Hot off the heels of their playoff elimination, John Hollinger takes a deep look at some of the problems facing the Denver Nuggets this offseason. As the Nuggets and Blazers tied for the division crown this year, it's well worth your time to read through the list of player decisions they must make and the financial philosophy that compromises some of their management's flexibility.
All of which takes us back to a basic, somewhat universal problem -- it's hard getting to this point in the first place, but often it's even harder getting back.
The Hornets thought they'd be back in contention when their season ended a year ago, and the Jazz thought the same thing the year before that when they made it to the Western Conference finals.

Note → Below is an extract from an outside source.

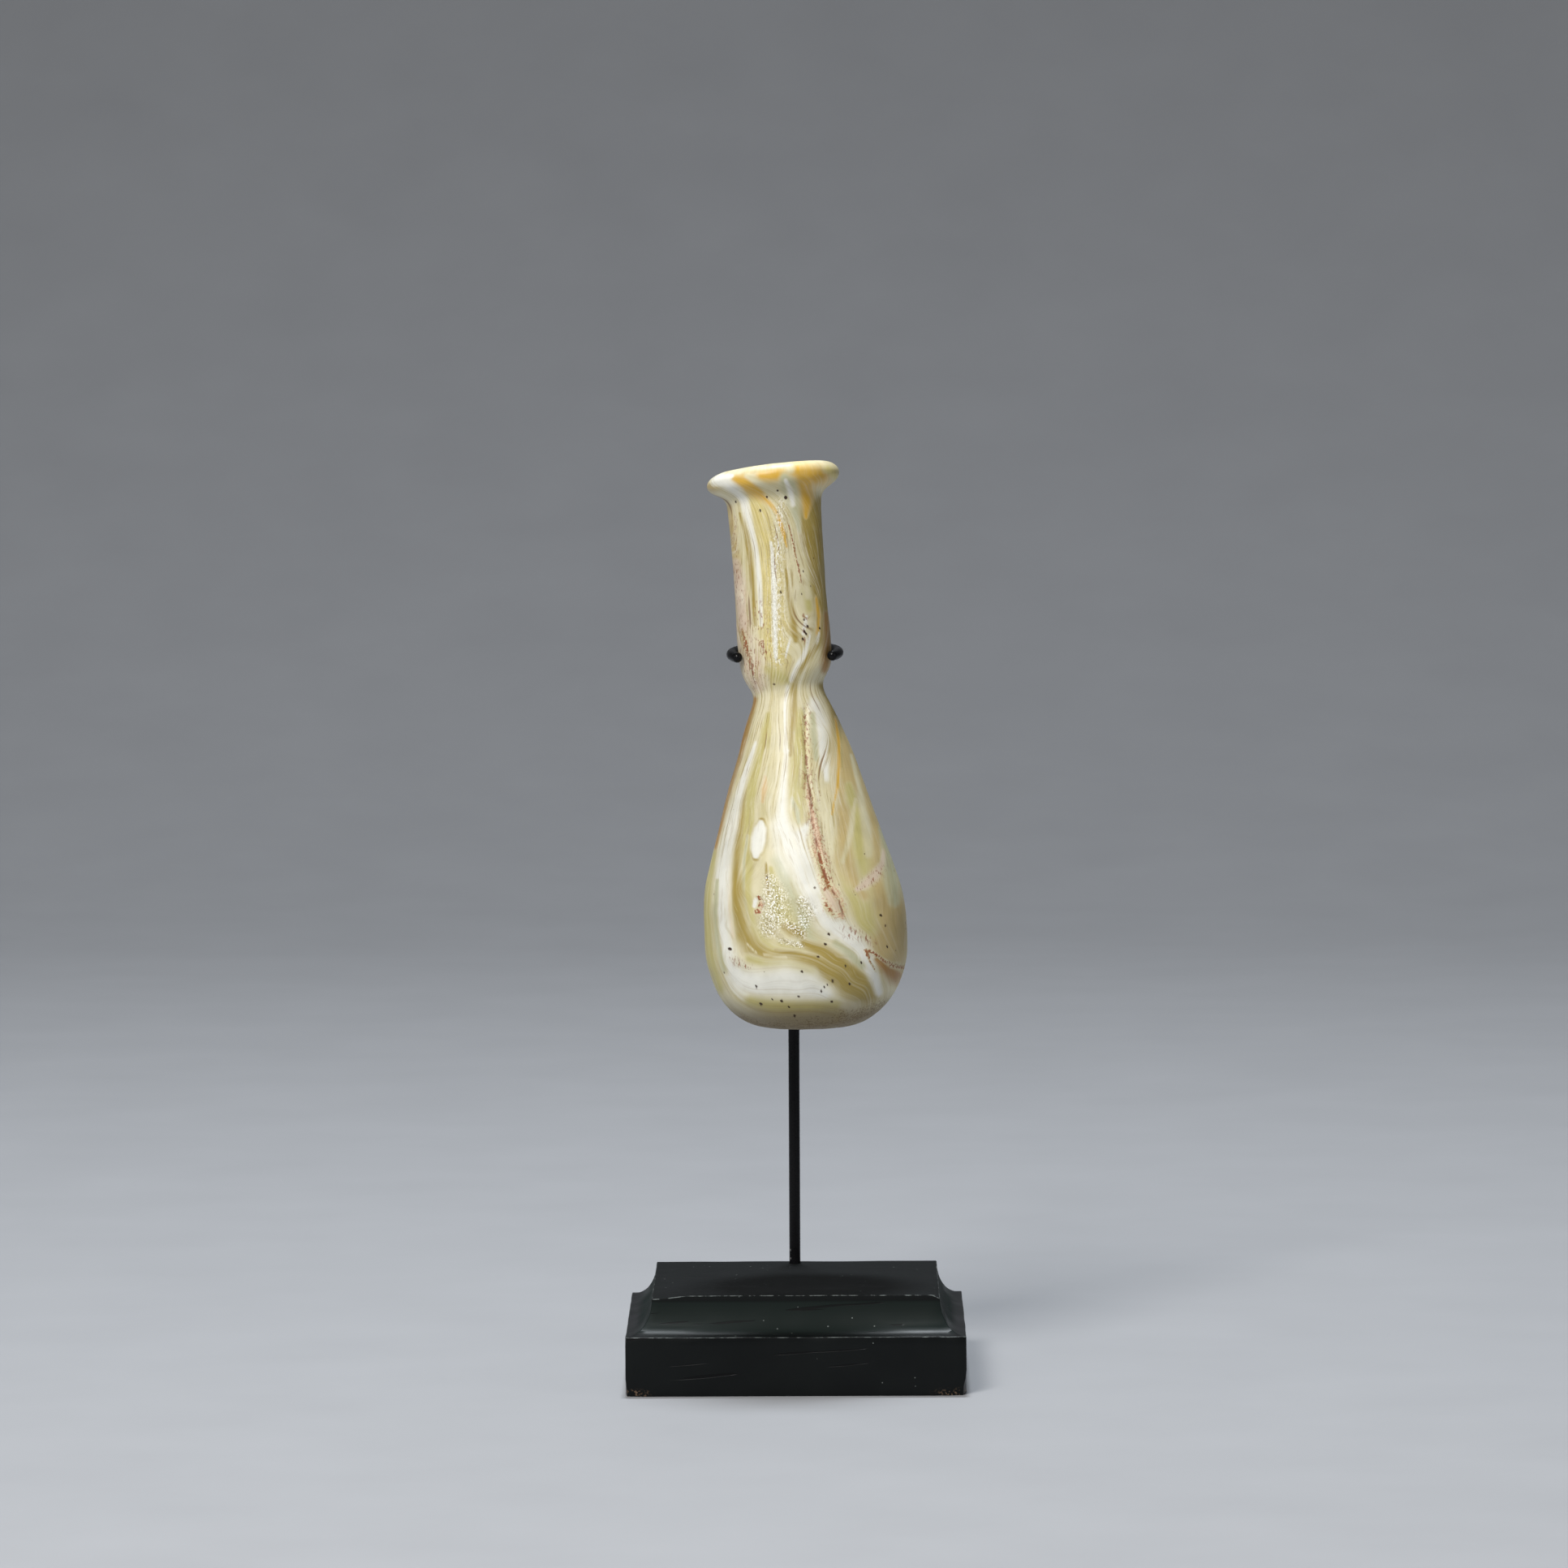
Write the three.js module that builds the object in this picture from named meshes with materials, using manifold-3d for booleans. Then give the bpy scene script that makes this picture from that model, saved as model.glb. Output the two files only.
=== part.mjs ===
// A Roman marbled glass perfume bottle held upright on a small display stand.
//
// The bottle is one piece of blown glass: a pear-shaped body, a pinched waist, a tubular neck and a
// thick turned-out lip. It leans a little to the left and to the back, and its rings slope. It is
// hollow, open at the mouth. The stand is a square wooden block with a cove cut round its top, a
// thin steel rod let into the block behind the bottle and bent forward behind its shoulder, and a
// wire clasp, brazed across the rod's top, that reaches round the neck just above the waist.
//
// Units are millimetres. +Z is up, +X is to the viewer's right and -Y is towards the viewer.
// The origin is the middle of the underside of the block.

import * as THREE from "three";
import { mergeVertices } from "three/addons/utils/BufferGeometryUtils.js";
import Module from "manifold-3d";

const wasm = await Module();
wasm.setup();

// Wooden block
const BASE_WIDTH = 60;
const BASE_DEPTH = 60;
const BLOCK_HEIGHT = 10.5; // the straight sides below the cove
const COVE_HEIGHT = 5.9;
const COVE_WIDTH = 4.6;
const COVE_STEPS = 10;
const EDGE_EASE = 0.4; // the sanded-off corners and lower edge of the cove

// Rod
const ROD_DIAMETER = 2;
const ROD_SIDE_SHIFT = -0.3;
const ROD_EDGE_DISTANCE = 2.8; // from the back edge of the block's top to the rod's axis
const SOCKET_DEPTH = 9;
const SOCKET_CLEARANCE = 0.1; // round the rod and under its end
const BEND_RADIUS = 12;
const SLANT_LENGTH = 10; // the straight stretch between the two bends
const ROD_STRAIGHT_BELOW_CLASP = 4;
const ROD_ABOVE_CLASP = 2.2;

// Clasp
const CLASP_WIRE_DIAMETER = 1.9;
const CLASP_ABOVE_WAIST = 6.8;
const CLASP_GAP = 0.35; // between the wire and the glass
const CLASP_TIP_ANGLE = THREE.MathUtils.degToRad(27); // how far each tip reaches round to the front
const CLASP_RIGHT_SLOPE = 0.016; // its rise to the right
const CLASP_BACK_SLOPE = 0.065; // its rise to the back
const BRAZE_RADIUS = 1.9;
const BRAZE_GAP = 0.2; // between the clasp's metal and the rod's

// Bottle
const BOTTLE_LIFT = 45.4; // from the block's top to the underside of the glass
const BOTTLE_SIDE_SHIFT = 1.95;
const BELLY_CLEARANCE = 3; // between the belly and the rod
const BELLY_RADIUS = 18.15;
const BELLY_HEIGHT = 18.2;
const WAIST_RADIUS = 5.95;
const WAIST_HEIGHT = 60;
const NECK_RADIUS = 8.2;
const NECK_LENGTH = 32.7; // from the waist to the start of the lip's flare
const LIP_RADIUS = 11.9;
const LIP_HEIGHT = 7.1;
const GLASS_WALL = 2.1;
const GLASS_FLOOR = 3.4;
const MOUTH_ROUNDING = 1.6; // how far the lip's inner edge is rounded over
const MOUTH_SIDE_SHIFT = -5.6; // from the belly's middle, below 0 to the left

// Fineness of the facets
const GLASS_SIDES = 48;
const WIRE_SIDES = 12;
const ROD_STEPS = 56;
const CLASP_STEPS = 32;

// What follows from those sizes
const BASE_HEIGHT = BLOCK_HEIGHT + COVE_HEIGHT;
const ROD_RADIUS = ROD_DIAMETER / 2;
const ROD_Y = BASE_DEPTH / 2 - COVE_WIDTH - ROD_EDGE_DISTANCE;
const WIRE_RADIUS = CLASP_WIRE_DIAMETER / 2;
const LIP_START = WAIST_HEIGHT + NECK_LENGTH;
const BOTTLE_HEIGHT = LIP_START + LIP_HEIGHT;
const BOTTLE_UNDERSIDE = BASE_HEIGHT + BOTTLE_LIFT;
const BELLY_Y = ROD_Y - ROD_RADIUS - BELLY_CLEARANCE - BELLY_RADIUS;

// The glass outline, from the middle of the underside up to the lip. Each point is a pair of shares.
// Underside: of the belly's radius, and of the belly's height.
const UNDERSIDE_OUTLINE = [
  [0, 0], [0.29, 0.004], [0.51, 0.042], [0.67, 0.125], [0.789, 0.232], [0.878, 0.365], [0.954, 0.56],
];
// Shoulder: of the way out from the waist's radius to the belly's, and of the way up to the waist.
const SHOULDER_OUTLINE = [
  [0.995, -0.1], [0.98, 0.105], [0.875, 0.242], [0.732, 0.385], [0.586, 0.524], [0.434, 0.663],
  [0.272, 0.8], [0.135, 0.904], [0.04, 0.966],
];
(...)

The Nuggets learned a lot in this group's first venture past the first round of the playoffs, but it remains an open question whether they'll have a chance to apply what they learned next spring.

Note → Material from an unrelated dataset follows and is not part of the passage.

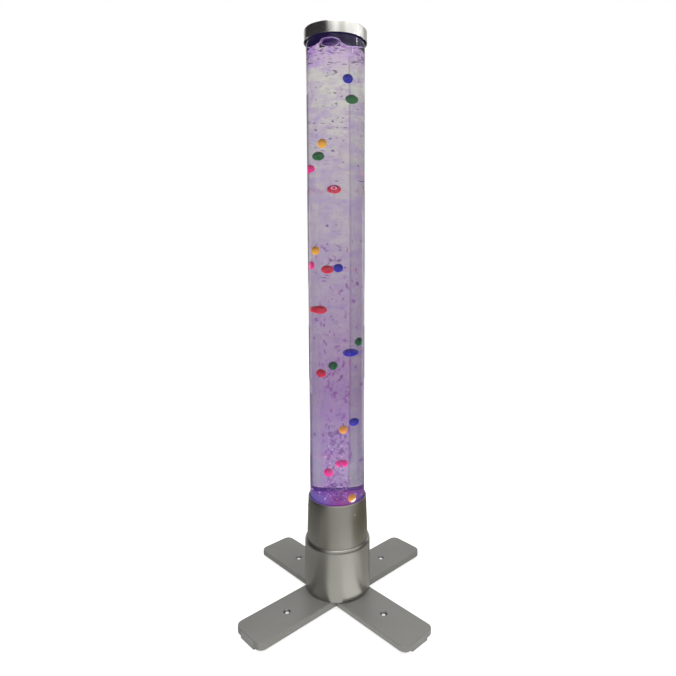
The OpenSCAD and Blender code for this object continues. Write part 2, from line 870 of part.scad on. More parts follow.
module wiring() {
    cable_r = led_cable_d / 2;
    pump_cable_y = -8;
    pump_cable_z = pump_z + pump_h - 8;
    lead_bend_r = 4;
    lead_x = -pump_l / 2 - 1 - lead_bend_r;
    color("black") {
        // light board cable, straight up beside the hose, with a plug at each end
        rotate([0, 0, led_cable_angle]) {
            translate([led_cable_r, 0, 0]) disc(cable_r, board_top, led_ledge_z - board_top);
            plug(led_cable_r, 0, board_top, 6);
            plug(led_cable_r, 0, led_ledge_z - 6, 6);
        }
        // pump lead, out of the case's end and up to a plug under the board
        translate([-pump_l / 2, pump_cable_y, pump_cable_z]) rotate([0, -90, 0])
            cylinder(r = cable_r, h = 1);
        translate([-pump_l / 2 - 1, pump_cable_y, pump_cable_z + lead_bend_r]) rotate([0, 90, 90])
            rotate_extrude(angle = 90) translate([lead_bend_r, 0]) circle(r = cable_r);
        translate([lead_x, pump_cable_y, 0])
            disc(cable_r, pump_cable_z + lead_bend_r, board_z - pump_cable_z - lead_bend_r);
        plug(lead_x, pump_cable_y, board_z - 6, 6);
    }
}

// ---- Cap ----

module cap_shell() {
    color("silver")
        translate([0, 0, cap_z])
            rotate_extrude()
                difference() {
                    union() {
                        square([cap_r, cap_h - cap_edge_r]);
                        square([cap_r - cap_edge_r, cap_h]);
                        translate([cap_r - cap_edge_r, cap_h - cap_edge_r])
                            intersection() {
                                circle(r = cap_edge_r);
                                square([cap_edge_r, cap_edge_r]);
                            }
                    }
                    translate([0, -cut]) square([cap_r - cap_wall, cap_h - cap_edge_r + cut]);
                    square([cap_r - cap_edge_r, cap_h - cap_wall]);
                    translate([cap_r - cap_edge_r, cap_h - cap_edge_r])
                        intersection() {
                            circle(r = cap_edge_r - cap_wall);
                            square([cap_edge_r, cap_edge_r]);
                        }
                }
}

module cap_liner() {
    roof_r = cap_r - cap_edge_r - fit_gap;
    flange_r = tube_r + cap_gap - fit_gap;
    flange_t = 2.5;
    groove_z = tube_top - skirt_h / 2 - seal_w / 2;
    color("black")
        difference() {
            union() {
                disc(flange_r, tube_top, flange_t);
                disc(roof_r, tube_top, liner_h);
                ring(skirt_r, skirt_r - skirt_wall, tube_top - skirt_h, skirt_h + 0.5);
            }
            ring(skirt_r + cut, skirt_r - seal_depth, groove_z, seal_w);
            // vents up through the roof and out over the flange
            around([for (i = [0:vent_count - 1]) i * 360 / vent_count], 0) {
                translate([skirt_r / 2, 0, 0]) disc(vent_d / 2, tube_top - cut, liner_h + 2 * cut);
                translate([skirt_r / 2, -vent_d / 2, tube_top + flange_t])
                    cube([cap_r, vent_d, liner_h]);
            }
        }
}

module cap_seal() {
    color("dimgray")
        ring(tube_in_r - slide_gap, skirt_r - seal_depth, tube_top - skirt_h / 2 - seal_w / 2, seal_w);
}

// ---- Balls ----

module ball(b) {
    color(b[1])
        rotate([0, 0, b[3] * 360 / ring_slots(b[2])])
            translate([b[2], 0, ball_low + b[4] * (ball_high - ball_low)])
                sphere(r = ball_r);
}

// ---- Nodes ----

upper_leg_bar();
lower_leg_bar();
foot_pads();
base_pan();
post_screws();
lower_posts();
upper_posts();
base_housing();
upper_sleeve();
shell_screws();
control_board();
board_parts();
power_inlet();
push_button();
carrier_plate();
tube_seat();
led_board();
leds();
tube();
tube_base_plate();
air_nozzle();
nozzle_seal();
nozzle_nut();
upper_air_hose();
lower_air_hose();
check_valve_body();
check_valve_poppet();
pump_case();
pump_cover();
pump_feet();
pump_core();
pump_coil();
pump_arm();
pump_magnet();
pump_diaphragm();
pump_valve_block();
wiring();
cap_shell();
cap_liner();
cap_seal();
for (b = BALLS)
    ball(b);
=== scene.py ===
# %% [markdown]
# # A bubble tube floor lamp
# The lamp is a clear tube of lit water on a silver housing and a flat cross foot.
# The measured solids come in as a fixed frame, in metres, with +Z up. Every piece made
# here sits in that same frame, so nothing has to be fitted by eye.

import math

import bpy
import bmesh
from mathutils import Matrix, Vector


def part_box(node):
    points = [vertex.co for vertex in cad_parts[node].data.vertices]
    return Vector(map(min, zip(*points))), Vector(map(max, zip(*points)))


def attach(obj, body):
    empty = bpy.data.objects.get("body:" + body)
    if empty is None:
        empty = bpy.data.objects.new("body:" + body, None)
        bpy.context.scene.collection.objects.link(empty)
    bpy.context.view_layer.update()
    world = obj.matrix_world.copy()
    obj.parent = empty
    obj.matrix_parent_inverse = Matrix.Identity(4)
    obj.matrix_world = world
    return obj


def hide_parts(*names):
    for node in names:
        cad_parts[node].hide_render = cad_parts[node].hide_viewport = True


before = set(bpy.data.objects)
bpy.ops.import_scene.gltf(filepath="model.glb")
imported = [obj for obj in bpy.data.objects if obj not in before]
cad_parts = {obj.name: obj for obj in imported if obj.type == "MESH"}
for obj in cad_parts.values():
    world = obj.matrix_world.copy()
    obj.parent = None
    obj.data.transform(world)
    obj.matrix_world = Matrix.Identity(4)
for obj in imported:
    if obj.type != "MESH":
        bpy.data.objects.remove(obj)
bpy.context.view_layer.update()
ROOT, CAP = "lamp", "cap"
MM = 0.001
scene = bpy.context.scene

# %% [markdown]
# Heights and radii are read from the frame, so that the dressed pieces keep to the solids.

# %% Heights and radii, in millimetres
def top_of(node):
    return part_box(node)[1][2] / MM


def foot_of(node):
    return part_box(node)[0][2] / MM


def radius_of(node):
    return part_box(node)[1][0] / MM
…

Taking all factors into consideration, and acknowledging that KP remains in a tough spot entering the draft and free agency thanks to Martell's continuing injury, Darius's contract, Blake's surgery, and Sergio's me-first posturing, I'd rather have Portland's problems than either Denver's or Utah's.

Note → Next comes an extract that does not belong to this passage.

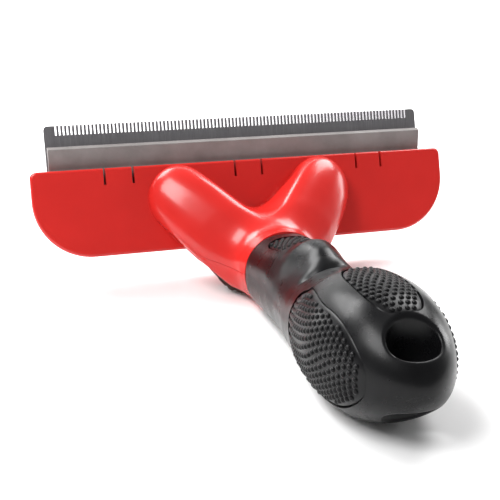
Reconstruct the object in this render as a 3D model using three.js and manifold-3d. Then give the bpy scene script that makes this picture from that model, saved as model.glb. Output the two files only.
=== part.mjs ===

I'd also rather have Portland's projected roster. Even in the worst-case scenario described in the post below this one, the early, early, early expectation for Blazers fans should be the team's first outright division crown since 1998-1999. Anything less should be considered a disappointment.
And with that statement we can make another one: the championship window for the Blazers is now officially open. As Hollinger notes, that window can close just as quickly as it opens. Carpe Offseason, KP.